With this resolution, the newly constituted University Fund is expected to release the new fees structure, ushering in the first review of the tuition fees system for public universities, which has remained unchanged for two decades.

Fee rise expected

Educationists and university administrators have predicted an upward adjustment in fees to factor in current economic conditions like the cost of goods and services.

The impending rise will see state-funded students charged more than the US$189 in tuition fees that they currently pay annually. Fees are highly subsidised for state-sponsored students, who are now in a minority as most students are on self-sponsored courses and pay higher fees.

The differentiated unit cost, or DUC, system is expected to harmonise the allocation of government subsidies to public universities as it will be based on the courses a specific university is offering and the number of students taking the courses.

“We support the implementation of the DUC [system] and therefore, going forward, funding to universities and constituent colleges should be done on this basis,” said Professor Richard Mibey, chair of the Vice-chancellors Committee and head of Moi University, Kenya’s third largest public university by student numbers.

Over the years, student organisations have opposed the roll-out of the DUC model, arguing that it could lock students from poor backgrounds out of higher education.

But government officials and university administrators believe the system will not only introduce equity in funding but also boost access to higher education for learners from all income levels.

Under pressure not to increase fees, public universities have turned to commercial activities to raise funds for expansion.
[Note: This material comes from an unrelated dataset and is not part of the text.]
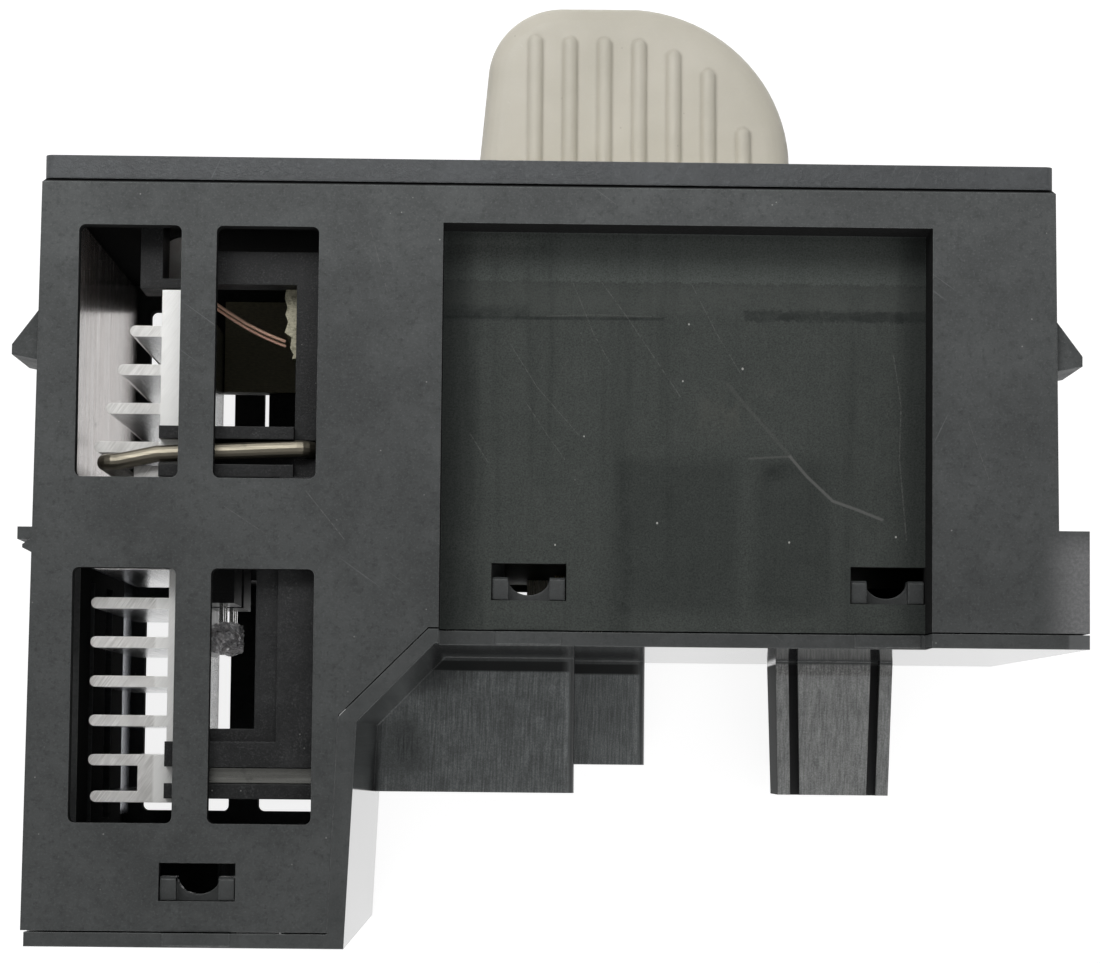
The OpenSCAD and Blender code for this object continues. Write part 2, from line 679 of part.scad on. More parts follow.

Subsidies from the state have been lagging far behind growth in enrolments and inflation. In the last financial year, allocations to state universities were cut by 6%, while in the coming financial year public universities will only receive a 3% raise in state subsidies – which was less than an expected over 10% increase in enrolments and than inflation.

Central admissions service

The vice-chancellors also resolved to support the Kenya Universities and Colleges Central Placement Service – the agency that admits students to universities – which faces being scrapped following proposals to amend the University Act 2012 under which it was formed.

Proponents of its disbandment argue the agency had failed to introduce equity and transparency in the way students are admitted to universities and therefore the country should return the admissions role to individual universities and colleges.

But vice-chancellors have a different view: “The centralised placement offers a common platform to avoid duplication of admission which in effect would deny other deserving Kenyans opportunities in universities and colleges, as provided in the University Act,” they said in the communiqué, adding that they would “vehemently oppose” the amendment.

The admissions agency as currently constituted has representatives from both public and private universities and colleges, a departure from the past when central admissions was the preserve of public universities.

It distributes qualified school-leaving candidates across institutions while also selecting those who will take self-sponsored courses.

In the past five years, Kenya has been grappling with a rising number of students seeking university admission. This has made attaining a place a highly competitive affair that has been riddled with concerns over favouritism and unfairness.

Students from rich families, who can afford ‘parallel’ self-sponsored programmes, have been securing places at the expense of those from poor backgrounds, with universities more focused on raising income than on equity.